Une infection cutanée comme l’impétigo peut évoluer vers une cellulite bactérienne, voire une septicémie dans les cas les plus extrêmes. Chez une personne âgée, ce type de complication peut avoir des conséquences graves, voire fatales, surtout en présence de pathologies chroniques comme le diabète ou l’insuffisance cardiaque.
Un risque accru en collectivité
Les établissements accueillant des personnes âgées, comme les EHPAD, les foyers logements ou les hôpitaux gériatriques, sont des lieux propices à la propagation de la gale. La promiscuité, le contact physique régulier entre les résidents et le personnel, et les soins de proximité sont autant de facteurs favorisant la transmission.
Une fois introduite dans un établissement, la gale peut se propager rapidement si elle n’est pas détectée et traitée à temps. Plusieurs études ont démontré que les épidémies de gale en EHPAD sont fréquentes et difficiles à contenir. Le coût humain et logistique est important : isolement des patients, traitement massif du personnel et des résidents, désinfection complète des locaux.
Des diagnostics souvent tardifs
Le diagnostic de la gale chez les personnes âgées est souvent tardif, car les signes cliniques peuvent être atypiques. Les démangeaisons peuvent être absentes ou minimisées par des troubles cognitifs (comme la maladie d’Alzheimer), des traitements sédatifs ou des neuropathies. Les lésions cutanées peuvent aussi être confondues avec d’autres pathologies dermatologiques courantes chez les seniors, comme l’eczéma ou le psoriasis.
Ce retard dans la détection favorise non seulement la diffusion de la maladie, mais augmente également la sévérité de l’atteinte. Plus l’infestation dure dans le temps, plus le nombre d’acariens présents sur le corps augmente, et plus le traitement devient long et complexe.
Des traitements plus délicats à administrer
Chez les personnes âgées, les traitements doivent être adaptés avec prudence. Les produits antiparasitaires, bien que généralement efficaces, peuvent être mal tolérés par les peaux fragiles ou provoquer des effets indésirables chez des patients polymédiqués. Il faut également tenir compte des difficultés pratiques liées à l’application des traitements : certains seniors dépendants ont besoin d’aide pour se laver, s’habiller ou appliquer une crème sur tout le corps.

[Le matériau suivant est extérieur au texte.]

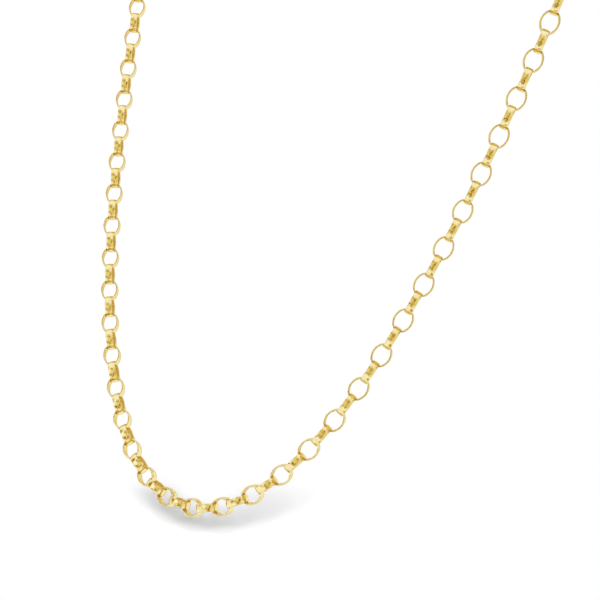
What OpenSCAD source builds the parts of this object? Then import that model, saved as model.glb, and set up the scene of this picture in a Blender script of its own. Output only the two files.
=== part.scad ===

Dans les formes sévères comme la gale croûteuse, le traitement peut nécessiter une combinaison de médicaments par voie orale (comme l’ivermectine) et des applications cutanées répétées. Cela demande une coordination rigoureuse et un suivi médical rapproché.
Une vigilance accrue des aidants et du personnel soignant
Face à ces risques accrus, la prévention joue un rôle fondamental. Les aidants familiaux, les auxiliaires de vie et le personnel des établissements de santé doivent être formés à reconnaître les signes précoces de la gale chez les personnes âgées. Une simple suspicion doit conduire à une consultation médicale et à un isolement préventif pour limiter la contamination.
Il est également recommandé de sensibiliser les proches qui rendent visite aux résidents. La gale ne connaît pas de frontière d’âge : un enfant, un adulte ou un soignant porteur du parasite peut, sans le savoir, introduire la maladie dans une structure fragile.
Une désinfection rigoureuse de l’environnement
Le traitement de la gale ne se limite pas à la personne infectée. Il faut également traiter l’environnement. Chez les personnes âgées, cela implique de désinfecter les vêtements, les draps, les fauteuils, les matelas, et parfois même les aides techniques comme les fauteuils roulants. Tous les objets en contact prolongé avec la peau doivent être lavés à 60°C ou isolés dans un sac plastique pendant au moins 72 heures.
Dans les établissements collectifs, cette désinfection à grande échelle demande une organisation millimétrée, surtout si plusieurs cas sont détectés. Le traitement préventif du personnel soignant et des résidents non symptomatiques est souvent nécessaire pour endiguer la propagation.